- [What to work on]: Extract all lines that hold "limits" from the records below.

- [Records shown]:

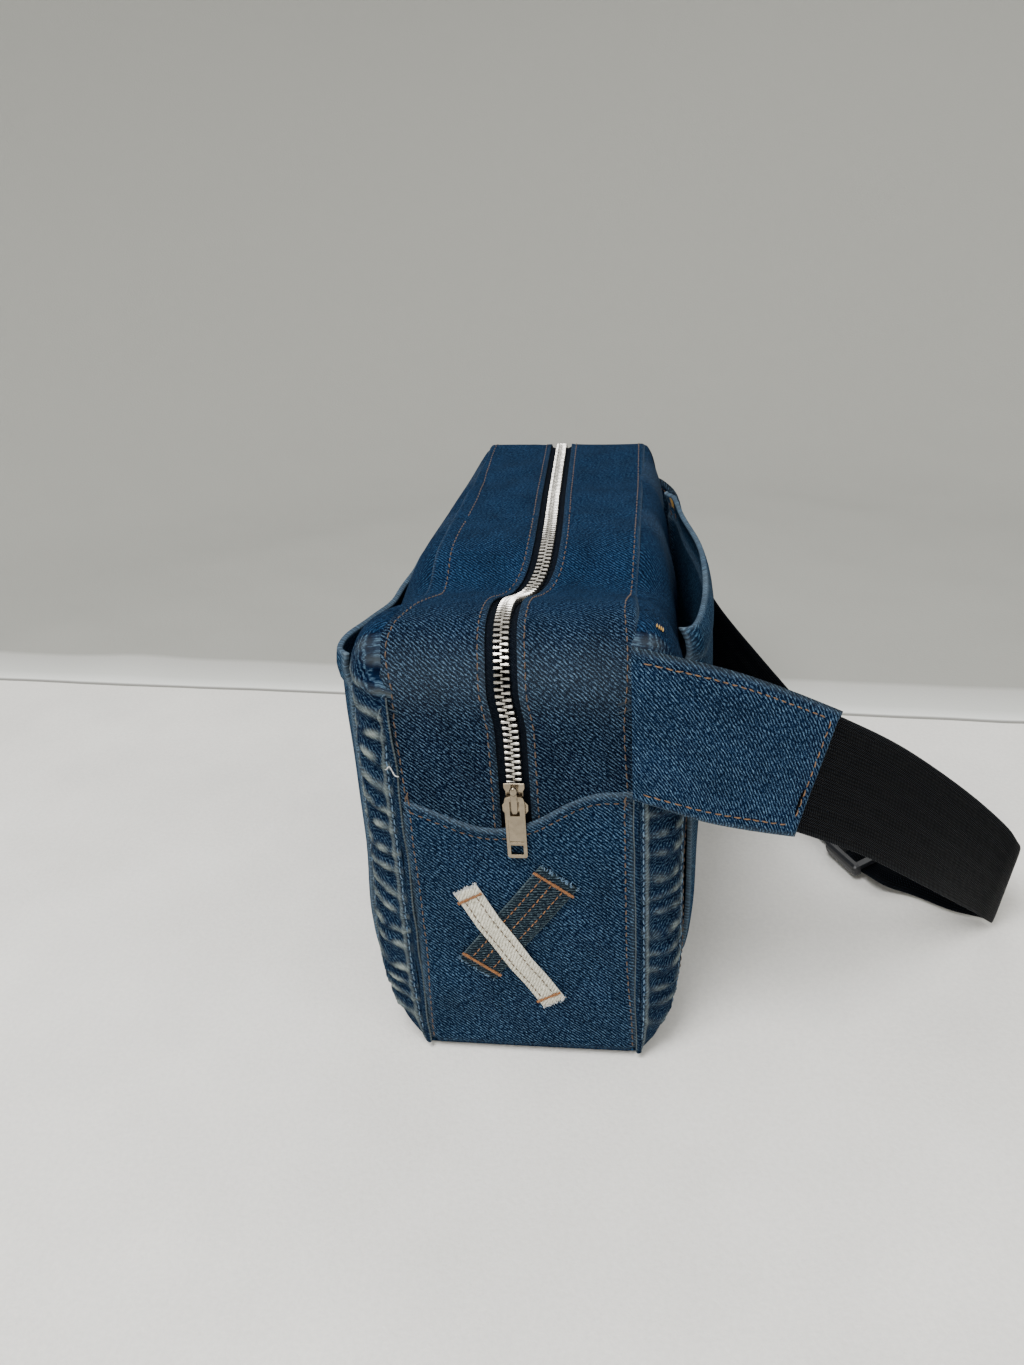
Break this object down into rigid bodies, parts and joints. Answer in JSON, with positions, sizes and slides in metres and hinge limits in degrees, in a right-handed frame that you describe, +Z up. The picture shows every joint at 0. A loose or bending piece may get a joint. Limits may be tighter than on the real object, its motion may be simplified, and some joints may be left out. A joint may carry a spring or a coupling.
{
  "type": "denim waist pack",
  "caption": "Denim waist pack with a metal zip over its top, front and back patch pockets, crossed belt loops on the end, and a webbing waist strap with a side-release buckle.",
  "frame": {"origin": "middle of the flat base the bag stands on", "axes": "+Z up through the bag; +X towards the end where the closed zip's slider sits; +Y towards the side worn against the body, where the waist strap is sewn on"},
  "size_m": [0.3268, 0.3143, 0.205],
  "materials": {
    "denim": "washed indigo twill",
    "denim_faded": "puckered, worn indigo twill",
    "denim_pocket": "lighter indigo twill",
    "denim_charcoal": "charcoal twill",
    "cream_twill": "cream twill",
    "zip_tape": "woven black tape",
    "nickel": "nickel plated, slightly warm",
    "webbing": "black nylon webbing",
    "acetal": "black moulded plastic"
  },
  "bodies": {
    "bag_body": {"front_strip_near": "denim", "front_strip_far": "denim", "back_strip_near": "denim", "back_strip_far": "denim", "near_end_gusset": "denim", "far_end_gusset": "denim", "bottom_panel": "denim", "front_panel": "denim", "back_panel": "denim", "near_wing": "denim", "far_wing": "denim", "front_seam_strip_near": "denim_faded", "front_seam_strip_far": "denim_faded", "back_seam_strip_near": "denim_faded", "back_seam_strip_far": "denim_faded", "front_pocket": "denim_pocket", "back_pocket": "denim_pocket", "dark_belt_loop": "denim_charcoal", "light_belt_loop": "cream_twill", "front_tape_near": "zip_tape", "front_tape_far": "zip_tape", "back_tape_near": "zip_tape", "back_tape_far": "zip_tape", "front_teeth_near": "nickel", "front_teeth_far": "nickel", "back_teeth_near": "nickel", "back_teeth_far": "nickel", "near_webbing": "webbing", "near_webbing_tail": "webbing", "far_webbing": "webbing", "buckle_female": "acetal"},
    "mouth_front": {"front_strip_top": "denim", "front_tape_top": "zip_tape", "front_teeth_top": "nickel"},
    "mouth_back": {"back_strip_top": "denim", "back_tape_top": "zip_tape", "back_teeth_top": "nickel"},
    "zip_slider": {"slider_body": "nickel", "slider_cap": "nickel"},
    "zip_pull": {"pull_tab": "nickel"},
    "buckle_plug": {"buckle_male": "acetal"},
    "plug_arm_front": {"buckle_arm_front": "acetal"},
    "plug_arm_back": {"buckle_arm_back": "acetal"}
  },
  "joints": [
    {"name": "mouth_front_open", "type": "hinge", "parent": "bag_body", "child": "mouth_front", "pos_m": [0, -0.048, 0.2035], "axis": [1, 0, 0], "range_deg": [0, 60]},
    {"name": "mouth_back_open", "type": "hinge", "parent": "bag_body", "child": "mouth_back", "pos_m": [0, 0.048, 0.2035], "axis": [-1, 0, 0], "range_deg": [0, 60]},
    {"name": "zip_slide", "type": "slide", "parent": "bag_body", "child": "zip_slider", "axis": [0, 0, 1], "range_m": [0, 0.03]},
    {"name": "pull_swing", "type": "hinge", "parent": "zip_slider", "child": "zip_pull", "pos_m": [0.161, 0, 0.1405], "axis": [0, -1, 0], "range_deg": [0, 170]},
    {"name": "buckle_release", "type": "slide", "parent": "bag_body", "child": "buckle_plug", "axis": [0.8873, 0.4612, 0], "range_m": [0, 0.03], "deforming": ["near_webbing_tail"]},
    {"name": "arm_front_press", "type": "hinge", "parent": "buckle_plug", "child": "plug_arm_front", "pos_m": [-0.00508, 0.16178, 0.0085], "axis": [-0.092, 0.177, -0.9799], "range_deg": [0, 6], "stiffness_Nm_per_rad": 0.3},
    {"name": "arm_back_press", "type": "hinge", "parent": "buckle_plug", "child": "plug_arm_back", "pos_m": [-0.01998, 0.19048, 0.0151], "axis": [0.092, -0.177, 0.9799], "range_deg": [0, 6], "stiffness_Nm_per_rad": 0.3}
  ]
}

--

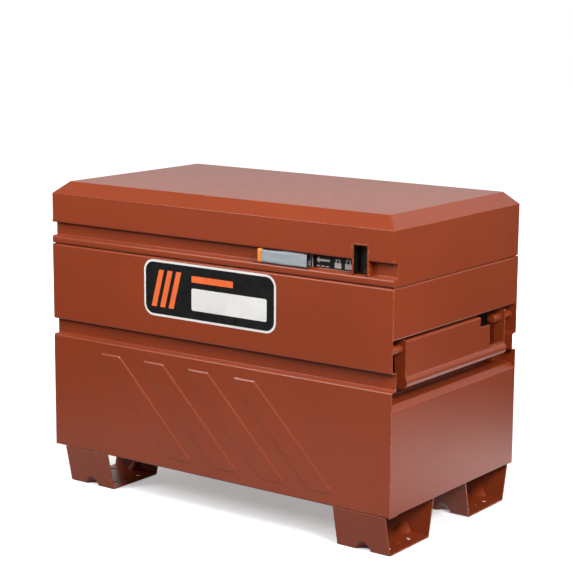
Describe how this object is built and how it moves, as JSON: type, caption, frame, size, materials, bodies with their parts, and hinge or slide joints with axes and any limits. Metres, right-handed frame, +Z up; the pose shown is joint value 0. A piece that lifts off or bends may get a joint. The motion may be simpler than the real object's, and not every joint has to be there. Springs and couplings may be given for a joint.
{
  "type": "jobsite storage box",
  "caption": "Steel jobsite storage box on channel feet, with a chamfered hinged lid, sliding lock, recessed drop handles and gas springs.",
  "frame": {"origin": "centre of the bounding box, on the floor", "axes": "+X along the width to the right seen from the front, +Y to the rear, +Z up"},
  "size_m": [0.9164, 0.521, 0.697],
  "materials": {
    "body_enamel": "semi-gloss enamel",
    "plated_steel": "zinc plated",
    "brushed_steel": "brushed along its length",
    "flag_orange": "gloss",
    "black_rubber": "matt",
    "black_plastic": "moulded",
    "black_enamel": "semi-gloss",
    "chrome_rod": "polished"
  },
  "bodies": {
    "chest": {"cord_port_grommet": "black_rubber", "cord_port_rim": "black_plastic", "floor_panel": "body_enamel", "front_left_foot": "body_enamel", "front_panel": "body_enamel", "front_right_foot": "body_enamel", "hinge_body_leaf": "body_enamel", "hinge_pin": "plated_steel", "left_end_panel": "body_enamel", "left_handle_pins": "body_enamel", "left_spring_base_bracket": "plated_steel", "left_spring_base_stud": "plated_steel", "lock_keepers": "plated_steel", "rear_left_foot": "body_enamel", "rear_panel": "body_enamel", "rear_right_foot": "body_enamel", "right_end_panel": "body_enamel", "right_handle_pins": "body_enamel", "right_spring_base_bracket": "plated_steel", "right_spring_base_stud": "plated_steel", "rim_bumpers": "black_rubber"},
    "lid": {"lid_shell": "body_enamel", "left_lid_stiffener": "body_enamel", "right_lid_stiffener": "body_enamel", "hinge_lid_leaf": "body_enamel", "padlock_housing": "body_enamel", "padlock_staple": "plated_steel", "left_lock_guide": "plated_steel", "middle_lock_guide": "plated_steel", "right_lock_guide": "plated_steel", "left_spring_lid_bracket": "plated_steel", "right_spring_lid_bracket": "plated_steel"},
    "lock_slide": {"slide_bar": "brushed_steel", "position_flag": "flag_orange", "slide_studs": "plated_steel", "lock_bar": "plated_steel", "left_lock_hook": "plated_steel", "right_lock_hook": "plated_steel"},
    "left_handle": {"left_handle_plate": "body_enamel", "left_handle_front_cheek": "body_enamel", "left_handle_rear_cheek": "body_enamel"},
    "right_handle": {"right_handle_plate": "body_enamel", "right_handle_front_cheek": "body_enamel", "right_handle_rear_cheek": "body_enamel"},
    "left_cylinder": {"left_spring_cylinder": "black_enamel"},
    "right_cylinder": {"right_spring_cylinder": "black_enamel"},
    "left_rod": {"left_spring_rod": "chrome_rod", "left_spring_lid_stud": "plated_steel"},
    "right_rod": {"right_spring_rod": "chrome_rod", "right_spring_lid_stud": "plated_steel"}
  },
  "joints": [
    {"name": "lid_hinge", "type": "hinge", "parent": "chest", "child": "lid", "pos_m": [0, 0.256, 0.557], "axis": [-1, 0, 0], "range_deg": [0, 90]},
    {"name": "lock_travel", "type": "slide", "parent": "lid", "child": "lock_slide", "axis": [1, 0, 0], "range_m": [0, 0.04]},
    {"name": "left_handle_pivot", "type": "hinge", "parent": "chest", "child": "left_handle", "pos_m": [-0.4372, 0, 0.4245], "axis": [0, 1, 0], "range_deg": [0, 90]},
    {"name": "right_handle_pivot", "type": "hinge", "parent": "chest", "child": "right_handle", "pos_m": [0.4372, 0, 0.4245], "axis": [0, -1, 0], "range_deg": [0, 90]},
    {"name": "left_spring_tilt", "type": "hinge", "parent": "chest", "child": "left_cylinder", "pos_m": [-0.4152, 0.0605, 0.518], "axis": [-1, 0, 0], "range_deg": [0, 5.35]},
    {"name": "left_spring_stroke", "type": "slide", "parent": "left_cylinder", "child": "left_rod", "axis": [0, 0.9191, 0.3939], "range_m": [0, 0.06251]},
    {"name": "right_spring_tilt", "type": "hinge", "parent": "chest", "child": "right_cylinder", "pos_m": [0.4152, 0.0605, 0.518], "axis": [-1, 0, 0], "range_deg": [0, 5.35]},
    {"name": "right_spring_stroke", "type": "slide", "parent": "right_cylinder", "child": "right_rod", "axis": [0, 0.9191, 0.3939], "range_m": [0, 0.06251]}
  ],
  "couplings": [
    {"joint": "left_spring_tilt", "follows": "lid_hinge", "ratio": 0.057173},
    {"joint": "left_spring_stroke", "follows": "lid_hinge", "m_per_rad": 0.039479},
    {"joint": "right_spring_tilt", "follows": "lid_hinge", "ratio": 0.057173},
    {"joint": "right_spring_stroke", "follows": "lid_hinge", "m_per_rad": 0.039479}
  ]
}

- [Written solution]:
Break this object down into rigid bodies, parts and joints. Answer in JSON, with positions, sizes and slides in metres and hinge limits in degrees, in a right-handed frame that you describe, +Z up. The picture shows every joint at 0. A loose or bending piece may get a joint. Limits may be tighter than on the real object, its motion may be simplified, and some joints may be left out. A joint may carry a spring or a coupling.
Describe how this object is built and how it moves, as JSON: type, caption, frame, size, materials, bodies with their parts, and hinge or slide joints with axes and any limits. Metres, right-handed frame, +Z up; the pose shown is joint value 0. A piece that lifts off or bends may get a joint. The motion may be simpler than the real object's, and not every joint has to be there. Springs and couplings may be given for a joint.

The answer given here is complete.